As the popularity of the major parties has declined, independent and minor party candidates have been doing well.  During the last fifteen years, independent or minor party candidates have been elected to state legislatures in 25 states.  Also during the last fifteen years, such candidates have either been elected, or come in second, for Governor or U.S. Senator in Alaska, Florida, Kansas, Maine, Rhode Island, and Vermont.  But in California, no independent or minor party candidate has come remotely close to being elected during this century, and virtually no such candidates have even appeared on the California general election ballot.

The states in which a candidate who was not a major party nominee was elected to the state legislature in the last fifteen years are: Alabama 2014; Alaska 2016; Connecticut 2017; Georgia 2012; Illinois 2002; Kentucky 2010; Louisiana 2015; Maine 2016; Massachusetts 2008; Minnesota 2002; Missouri 2011; Montana 2006; Nebraska 2016; New Hampshire 2014; New York 2015; North Carolina 2010; Pennsylvania 2017; Rhode Island 2016; South Carolina 2012; South Dakota 2010; Tennessee 2012; Texas 2016; Vermont 2016; Virginia 2015; and Wisconsin 2010.  For states in which this happened multiple times in the last fifteen years, only the most recent year is shown.

In the past, California was fertile ground for independent candidates.  During 1986-1999, an independent or minor party nominee was elected to the California legislature five times.  Quentin Kopp won as an independent for State Senate in 1986, 1990, and 1994; Lucy Killea won as an independent for State Senate from in 1992; and Audie Bock was elected as a Green to the Assembly in 1999.

How Proposition 14 Injures Independent Candidates

California is no longer favorable to independent candidates because in 2010, Proposition 14 passed.  It says all candidates for Congress and partisan state office must run in the June primary, and then only the top two candidates may run in the general election.  Superficially, this system treats all candidates equally.  In reality, it does not.  That is because Americans are in the habit of only paying attention to independent and minor party candidates after they know who the major parties have nominated, i.e..  after the primary is over.  But under the California top-two system, by then, it is too late.

For example, consider the 2014 race for Secretary of State of California.  Dan Schnur declared as an independent candidate for that office on December 22, 2013.  He was the Director of the Jesse Unruh Institute of Politics.  He had been Governor Pete Wilson’s chief media spokesperson, and Chair of the California Fair Political Practices Commission.  He raised more money than any other candidate for Secretary of State in the primary period, except for Democrat Alex Padilla.  He was endorsed by the San Francisco Chronicle, the Sacramento Bee, and the Bakersfield Californian.  He campaigned on making the office of Secretary of State a non-partisan office.  He also advocated a ban on fundraising by state legislators while the legislature is in session.  His message was, “I know how the system works.  I know how it’s broken and I know how to fix it.”

But, in the June 3 primary, he placed fourth, receiving only 9.2% of the vote.  Even State Senator Leland Yee, who had been arrested for corruption on March 26, but whose name remained on the ballot, received more votes.
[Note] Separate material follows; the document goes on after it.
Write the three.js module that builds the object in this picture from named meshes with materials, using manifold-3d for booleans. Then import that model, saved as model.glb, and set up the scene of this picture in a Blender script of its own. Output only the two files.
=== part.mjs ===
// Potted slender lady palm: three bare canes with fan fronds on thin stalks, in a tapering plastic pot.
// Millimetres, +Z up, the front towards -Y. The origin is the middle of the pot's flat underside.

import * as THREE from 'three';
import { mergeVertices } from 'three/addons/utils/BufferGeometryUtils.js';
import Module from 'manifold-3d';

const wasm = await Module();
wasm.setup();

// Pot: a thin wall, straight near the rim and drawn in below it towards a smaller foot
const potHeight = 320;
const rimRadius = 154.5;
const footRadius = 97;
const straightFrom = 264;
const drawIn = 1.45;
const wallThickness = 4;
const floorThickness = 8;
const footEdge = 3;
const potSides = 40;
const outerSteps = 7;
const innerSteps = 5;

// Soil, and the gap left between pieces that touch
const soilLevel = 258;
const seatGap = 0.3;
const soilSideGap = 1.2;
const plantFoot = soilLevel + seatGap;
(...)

Clearly, the voters had not paid attention to Schnur.  If he had been on the November ballot with the label “independent”, running against a Democratic nominee, a Republican nominee, and various minor party nominees, he might have won; he need not have received a majority, just a plurality.  Being on the November ballot would have meant that he had the period June through November 2 to make his case and become known.
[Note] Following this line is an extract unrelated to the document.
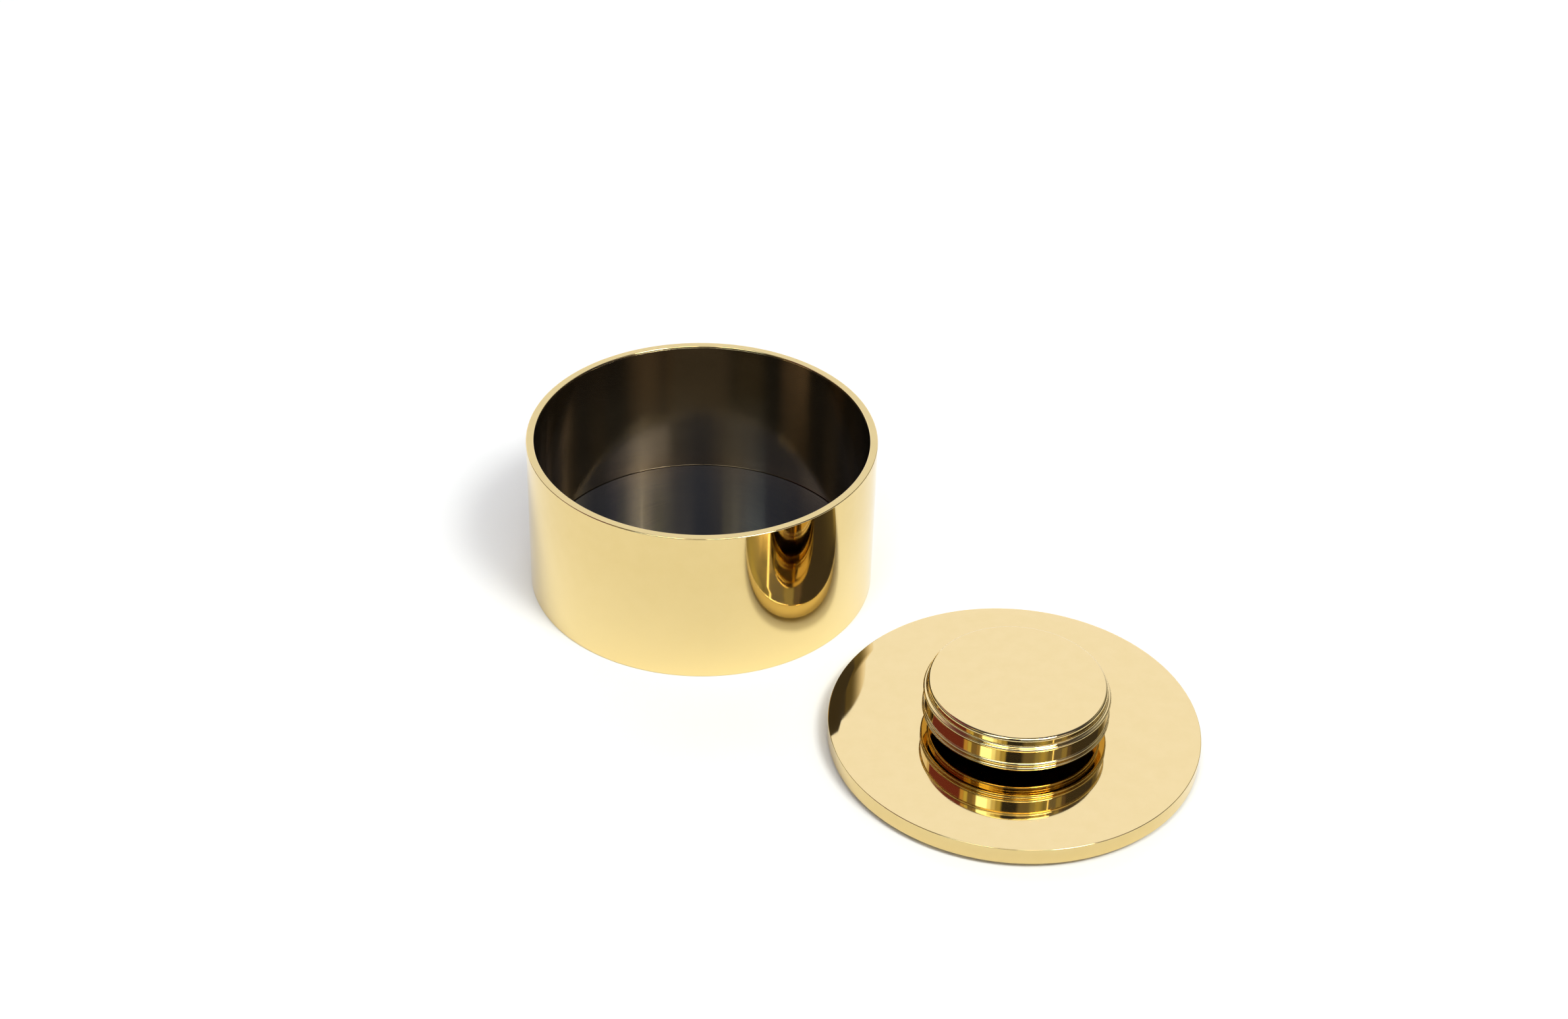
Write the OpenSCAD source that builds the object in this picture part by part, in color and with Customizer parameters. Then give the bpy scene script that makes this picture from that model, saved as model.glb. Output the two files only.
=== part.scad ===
// Low ciborium: a short round gilt bowl with a loose disc lid that lies beside it.
// The lid's knob is a turned disc with beads, held up off the lid on a narrow neck.
// Millimetres, +Z up. The origin is the middle of the bowl's underside.

/* [Bowl] */
// Outer diameter of the bowl
bowl_d = 100; // [80:1:130]
// Height of the bowl
bowl_h = 47.5; // [30:0.5:70]
// Thickness of the bowl's wall
wall_t = 2.25; // [1.5:0.05:3]
// Rounding of the rim's and the foot's edges
rim_edge = 0.3; // [0.1:0.05:0.5]
// Thickness of the plate that closes the bowl
base_t = 3.2; // [2:0.1:5]
// Thickness of the disc that lies on the bowl's floor
disc_t = 1.2; // [0.8:0.1:2]
// Gap between that disc and the wall
disc_gap = 0.15; // [0.1:0.05:0.5]

/* [Lid] */
// How far the lid reaches out past the bowl's wall
lid_overhang = 0.4; // [0:0.1:3]
// Thickness of the lid
lid_t = 4.85; // [4:0.05:6]
// Rounding of the lid's edges
lid_edge = 0.2; // [0.1:0.05:1]
// How far the locating ring stands out below the lid
ring_drop = 1.5; // [1:0.1:3]
// Width of the locating ring
ring_w = 3; // [2:0.5:6]
// Depth of the locating ring's groove in the lid
ring_seat = 0.8; // [0.5:0.1:1.2]
// Gap all round between the locating ring and the bowl's mouth
ring_play = 0.35; // [0.2:0.05:1]

/* [Place of the lid on the table] */
// Clear space between the bowl and the lid
lid_clear = 13.75; // [1:0.05:40]
// Direction of the lid from the bowl
lid_bearing = -42; // [-180:0.1:180]

/* [Knob] */
// Diameter of the knob over its beads
knob_d = 50.4; // [40:0.2:60]
// Height of the knob's head
knob_t = 11.3; // [11:0.1:14]
// Space between the lid and the knob's head
knob_gap = 3; // [2:0.1:6]
// Radius of a bead's section
bead_r = 0.55; // [0.4:0.05:0.6]
// How far the plain band lies behind the beads
band_inset = 0.35; // [0.2:0.05:0.5]
// How far the top step lies behind the beads
top_inset = 1.05; // [0.8:0.05:2]
// Rounding of the top step's edge
top_edge = 0.9; // [0.4:0.1:1.2]
// How far the bottom step lies behind the beads
foot_inset = 1.8; // [1:0.1:3]
// Height of the bottom step
foot_h = 1.3; // [1:0.1:1.5]
// Diameter of the neck's collar
neck_d = 26; // [16:1:36]

/* [Screw] */
// Nominal diameter of the screw
screw_d = 4; // [3:1:5]
// Length of the screw under its head
screw_l = 12; // [10:1:14]

/* [Hidden] */
$fn = 128;

bowl_r = bowl_d / 2;
mouth_r = bowl_r - wall_t;
floor_z = base_t + disc_t;

lid_r = bowl_r + lid_overhang;
lid_z = ring_drop;
lid_top = lid_z + lid_t;
lid_dist = bowl_r + lid_clear + lid_r;
lid_x = lid_dist * cos(lid_bearing);
lid_y = lid_dist * sin(lid_bearing);

ring_r = mouth_r - ring_play;
ring_edge = 0.3;

neck_r = neck_d / 2;
neck_edge = 0.4;
spigot_r = 5.5;
spigot_h = 1.5;

knob_r = knob_d / 2;
head_z = lid_top + knob_gap;
bead_axis_r = knob_r - bead_r;
core_r = bead_axis_r - 0.1;
band_r = knob_r - band_inset;
top_r = knob_r - top_inset;
foot_r = knob_r - foot_inset;
foot_edge = 0.5;
bead_pitch = 1.4;
lower_bead_h = foot_h + bead_r;
middle_bead_h = lower_bead_h + bead_pitch;
upper_bead_h = knob_t - 3.2;
ledge_h = upper_bead_h + bead_r;
cove_r = bead_axis_r - top_r;

screw_clear = 0.15;
screw_fit = 0.02;
screw_head_r = screw_d;
screw_head_h = 1.9;
slot_w = 1;
slot_h = 0.9;
washer_r = 4.5;
washer_t = 0.5;
sink_r = washer_r + 0.2;
sink_h = 2.5;
screw_seat_z = lid_z + sink_h - washer_t;
screw_tip_z = screw_seat_z + screw_l;
tap_h = screw_tip_z - head_z + 1;
bolt_cut = 1;

gilt = [0.95, 0.86, 0.62];
white_metal = [0.62, 0.63, 0.66];
steel = [0.72, 0.73, 0.75];

// A half section from r1 to r2 and from z1 to z2, with rounded corners on its outer side.
module round_out(r1, r2, z1, z2, edge) {
    translate([r1, z1])
        square([r2 - r1 - edge, z2 - z1]);
    translate([r1, z1 + edge])
        square([r2 - r1, z2 - z1 - 2 * edge]);
    for (z = [z1 + edge, z2 - edge])
        translate([r2 - edge, z])
            circle(r = edge);
}

// A half section with rounded corners on both sides.
module round_both(r1, r2, z1, z2, edge) {
    translate([r1 + edge, z1])
        square([r2 - r1 - 2 * edge, z2 - z1]);
    translate([r1, z1 + edge])
        square([r2 - r1, z2 - z1 - 2 * edge]);
    for (r = [r1 + edge, r2 - edge])
        for (z = [z1 + edge, z2 - edge])
            translate([r, z])
                circle(r = edge);
}

// Puts what is drawn about the Z axis at the lid's place on the table.
module at_lid() {
    translate([lid_x, lid_y, 0])
        children();
}

// The bowl's wall: an open tube with softened edges.
module body_shell() {
    color(gilt)
        rotate_extrude()
            round_both(mouth_r, bowl_r, 0, bowl_h, rim_edge);
}

// The plate that closes the tube, flush with its foot.
module base_plate() {
    color(gilt)
        cylinder(h = base_t, r = mouth_r);
}

// The loose-fitting disc that makes the bowl's floor.
module inner_disc() {
    color(white_metal)
        translate([0, 0, base_t])
            cylinder(h = disc_t, r = mouth_r - disc_gap);
}

// The lid: a flat disc with a groove for the ring and a sunk seat for the screw.
module lid_plate() {
    color(gilt)
        at_lid()
            difference() {
                rotate_extrude()
                    round_out(0, lid_r, lid_z, lid_top, lid_edge);
                ring_groove();
                screw_sink();
                translate([0, 0, lid_z])
                    cylinder(h = lid_t + bolt_cut, r = screw_d / 2 + screw_clear);
            }
}

module ring_groove() {
    rotate_extrude()
        translate([ring_r - ring_w, lid_z - bolt_cut])
            square([ring_w, ring_seat + bolt_cut]);
}

module screw_sink() {
    translate([0, 0, lid_z - bolt_cut])
        cylinder(h = sink_h + bolt_cut, r = sink_r);
}

// The ring that centres the lid in the bowl's mouth. The lid stands on it on the table.
module locating_ring() {
    color(gilt)
        at_lid()
            rotate_extrude()
                difference() {
                    translate([ring_r - ring_w, 0])
                        square([ring_w, ring_drop + ring_seat]);
                    for (r = [ring_r - ring_w, ring_r])
                        translate([r, 0])
                            rotate(45)
                                square(ring_edge * sqrt(2), center = true);
                }
}

// The neck: a collar on the lid with a spigot that centres the knob's head.
module knob_neck() {
    color(gilt)
        at_lid()
            difference() {
                union() {
                    rotate_extrude()
                        round_out(0, neck_r, lid_top, head_z, neck_edge);
                    translate([0, 0, head_z])
                        cylinder(h = spigot_h, r = spigot_r);
                }
                translate([0, 0, lid_top - bolt_cut])
                    cylinder(h = knob_gap + spigot_h + 2 * bolt_cut, r = screw_d / 2 + screw_clear);
            }
}

// A bead's round section at a height above the head's underside.
module bead(h) {
    translate([bead_axis_r, h])
        circle(r = bead_r);
}

// Half section of the knob's head, from its underside up.
module head_section() {
    round_out(0, foot_r, 0, foot_h + foot_edge, foot_edge);
    translate([0, foot_h])
        square([core_r, ledge_h - foot_h]);
    translate([0, lower_bead_h - bead_r])
        square([bead_axis_r, 2 * bead_r]);
    bead(lower_bead_h);
    bead(middle_bead_h);
    bead(upper_bead_h);
    translate([0, middle_bead_h])
        square([bead_axis_r, bead_r]);
    translate([0, middle_bead_h + bead_r])
        square([band_r, upper_bead_h - middle_bead_h - 2 * bead_r]);
    translate([0, upper_bead_h - bead_r])
        square([bead_axis_r, 2 * bead_r]);
    round_out(0, top_r, ledge_h - top_edge, knob_t, top_edge);
    translate([0, ledge_h])
        top_cove();
}

// The hollow curve between the upper bead's ledge and the top step.
module top_cove() {
    difference() {
        square([bead_axis_r, cove_r]);
        translate([bead_axis_r, cove_r])
            circle(r = cove_r);
    }
}

// The knob's head: a turned disc, drilled from below for the neck's spigot and the screw.
module knob_head() {
    color(gilt)
        at_lid()
            translate([0, 0, head_z])
                difference() {
                    rotate_extrude()
                        head_section();
                    translate([0, 0, -bolt_cut])
                        cylinder(h = spigot_h + bolt_cut, r = spigot_r);
                    cylinder(h = tap_h, r = screw_d / 2);
                }
}

// The screw: a slotted flat head sunk in the lid's underside, and a plain shank.
module knob_screw() {
    color(steel)
        at_lid()
            translate([0, 0, screw_seat_z]) {
                difference() {
                    translate([0, 0, -screw_head_h])
                        cylinder(h = screw_head_h, r = screw_head_r);
                    translate([-screw_head_r - bolt_cut, -slot_w / 2, -screw_head_h - bolt_cut])
                        cube([2 * (screw_head_r + bolt_cut), slot_w, slot_h + bolt_cut]);
                }
                cylinder(h = screw_l, r = screw_d / 2 - screw_fit);
            }
}

// The washer between the screw's head and the lid.
module screw_washer() {
    color(steel)
        at_lid()
            translate([0, 0, screw_seat_z])
                difference() {
                    cylinder(h = washer_t, r = washer_r);
                    translate([0, 0, -bolt_cut])
                        cylinder(h = washer_t + 2 * bolt_cut, r = screw_d / 2 + screw_clear);
                }
}

body_shell();
base_plate();
inner_disc();
lid_plate();
locating_ring();
knob_neck();
knob_head();
knob_screw();
screw_washer();
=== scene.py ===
import math

import bpy
from mathutils import Matrix, Vector


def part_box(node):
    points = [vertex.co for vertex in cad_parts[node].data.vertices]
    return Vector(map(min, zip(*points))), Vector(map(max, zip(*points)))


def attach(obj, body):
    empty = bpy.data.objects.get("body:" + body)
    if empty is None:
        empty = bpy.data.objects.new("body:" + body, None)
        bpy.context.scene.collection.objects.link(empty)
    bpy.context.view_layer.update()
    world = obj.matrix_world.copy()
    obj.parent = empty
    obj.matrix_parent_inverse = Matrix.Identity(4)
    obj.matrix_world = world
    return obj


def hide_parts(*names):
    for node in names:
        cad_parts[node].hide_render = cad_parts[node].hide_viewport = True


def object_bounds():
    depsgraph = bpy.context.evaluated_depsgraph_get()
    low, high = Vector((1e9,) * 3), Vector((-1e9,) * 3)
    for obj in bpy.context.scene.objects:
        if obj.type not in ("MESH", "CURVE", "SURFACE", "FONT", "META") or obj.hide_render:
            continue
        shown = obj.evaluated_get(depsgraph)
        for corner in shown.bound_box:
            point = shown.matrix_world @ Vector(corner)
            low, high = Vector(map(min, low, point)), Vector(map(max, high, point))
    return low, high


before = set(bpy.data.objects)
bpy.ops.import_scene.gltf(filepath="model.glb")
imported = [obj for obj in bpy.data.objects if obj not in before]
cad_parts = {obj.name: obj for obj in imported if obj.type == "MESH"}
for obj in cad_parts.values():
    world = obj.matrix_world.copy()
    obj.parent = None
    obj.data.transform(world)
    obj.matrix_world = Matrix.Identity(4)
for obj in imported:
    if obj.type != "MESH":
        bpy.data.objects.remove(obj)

MM = 0.001
CAD_LOW, CAD_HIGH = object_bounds()

# ---- Camera, in the frame of the bowl's base -------------------------------------------------
CAMERA_BACK = 0.6083       # in front of the bowl's axis, along -Y
CAMERA_HEIGHT = 0.4569
CAMERA_YAW = 2.247         # degrees to the right
CAMERA_PITCH = 35.552      # degrees down
CAMERA_ROLL = -1.702       # degrees
LENS = 59.16
SENSOR = 36.0


def add_to_scene(thing):
    bpy.context.scene.collection.objects.link(thing)


# ---- Lathe work ------------------------------------------------------------------------------
SEGMENTS = 256             # steps round a piece
WIDE_SEGMENTS = 384        # steps round the wall and the lid
NECK_SEGMENTS = 128
ARC_STEP = 12.0            # degrees between the points of a rounding
WALL_ARC_STEP = 10.0
KNOB_ARC_STEP = 9.0
LID_ARC_STEP = 8.0
ON_AXIS = 1e-9             # a point nearer to the axis than this lies on it


def turned(x, y, angle):
    """A flat vector turned by an angle."""
    c, s = math.cos(angle), math.sin(angle)
    return x * c - y * s, x * s + y * c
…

Another disadvantage that Schnur and all California independent candidates for Congress and state office experience is that the California law no longer lets independent candidates be listed on any ballot as “independent.”  Instead they have the unappealing ballot label “Party preference:  none”.

Independent Candidates for President

California election law hostility toward independent candidates even extends to presidential candidates.  California requires almost 200,000 signatures for an independent presidential candidate.  This is not only the highest number of signatures of any state, it is the highest percentage of any state, when the easier method for getting on the ballot (minor party or independent) is compared.  The petition can only be circulated April to August.  Every other state has some means for an independent presidential candidate to get on the ballot with fewer than 50,000 signatures, and only three states plus California require more than 25,000.  Most states don’t control how early the candidate may start to petition.
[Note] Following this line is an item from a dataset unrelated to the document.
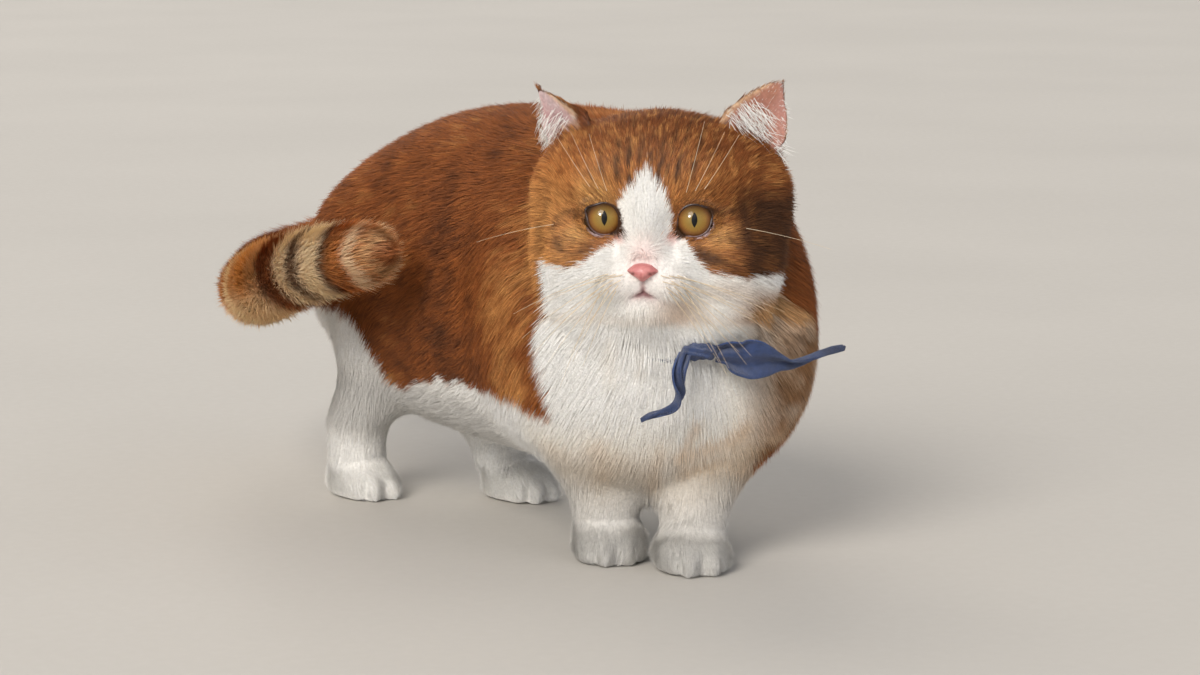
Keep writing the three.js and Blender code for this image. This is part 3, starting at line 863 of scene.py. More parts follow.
tones = {
    "white": tone(249, 247, 243), "cream": tone(236, 214, 184), "tan": tone(188, 144, 98),
    "brown": tone(146, 108, 74), "ochre": tone(216, 176, 126), "gold": tone(208, 148, 84),
    "paleGold": tone(226, 172, 104),
    "ringCream": tone(252, 226, 188), "ringTan": tone(228, 184, 134), "ringGold": tone(232, 176, 110),
    "ringOrange": tone(196, 124, 66), "ringRed": tone(156, 92, 48), "ringDark": tone(110, 64, 32),
    "orange": tone(160, 92, 42), "red": tone(118, 64, 28),
    "dark": tone(70, 42, 22), "pink": tone(232, 176, 170), "mauve": tone(172, 118, 120),
    "lavender": tone(206, 182, 186),
    "skinOrange": tone(176, 122, 98), "skinPale": tone(226, 206, 208),
}
faceMarks = {
    # the edge of the white round the head: degrees round from straight ahead, and the height there
    "edge": (
        (-180, -90), (-66, -90), (-61, -40), (-56, -13), (-47, -16), (-38, -15.9), (-31, -13.2), (-24, -7.8),
        (-18.5, -4.3),
        (-12.4, -2), (13.8, -1.2), (20.4, -3.6), (23.8, -10.5), (30, -16), (37, -18.6), (47, -19.4),
        (58, -18), (90, -19),
        (99, -26), (108, -90), (180, -90),
    ),
    # the blaze: heights on the forehead with half its width there, round a line left of the middle
    "blaze": ((-5, 12.2), (5, 11.9), (10, 12.4), (14, 11.6), (19.3, 8.4), (23, 5.9), (26.4, 3.6), (29.8, 1.5),
              (33, -2)),
    "blazeMiddle": -0.9,
    # forehead streaks: how far left each one starts and how strong it is
    "streaks": ((-27, 0.35), (-20, 0.55), (-13.5, 0.9), (-8.8, 1.0), (-4, 0.7), (0.5, 0.6), (4.6, 0.8),
                (9, 0.95),
                (13.5, 1.0), (19, 0.75), (25, 0.5), (31, 0.35)),
    "streakWide": 1.25,
    # cheek stripes as degrees round and height, with half their width and their strength
    "stripes": [
        (((-31, 9), (-40, 8.5), (-46, 6), (-48, 0), (-43, -6.5), (-35, -10.5), (-28, -7.5)), 1.7, 0.75),
        (((-57, 12), (-60, 2), (-57, -10)), 2.2, 0.6),
        (((31, 9.5), (43, 10.5), (60, 9), (80, 4)), 2.6, 0.9),
        (((25, -7), (33, -12), (42, -14.5), (60, -13), (84, -12)), 2.8, 0.95),
        (((40, -3), (52, -5), (70, -4)), 2.0, 0.7),
        (((46, 20), (62, 18), (84, 14)), 2.2, 0.7),
    ],
    "centreBack": 10,
}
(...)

Most of the other populous states have far easier petition requirements.  Ohio and Pennsylvania each require 5,000; New York requires 15,000; Florida does not require any signatures for a new party to get on (an independent candidate is free to create his or her own party in Florida).  These states do not have crowded general election ballots for president.  None of them had more than six presidential candidates on the ballot in 2016.

An example of an independent presidential candidate who should have been on the ballot in California, but who wasn’t, is Evan McMullin.  He was an independent candidate in the presidential election with considerable experience in government.  He was supported by many Republicans who did not want to vote for Donald Trump.  He didn’t get into the race until August 2016, so he was only able to get on the ballot in eleven states, not including California.  In those eleven states he received 2.4% of the vote cast.  That showing is significant.  In California, even though he wasn’t on the ballot, he got 39,536 write-ins.  He might have qualified for the California ballot if our state had any easier requirement.  The California legislature ought to revise the election laws to eliminate barriers to independent candidate success.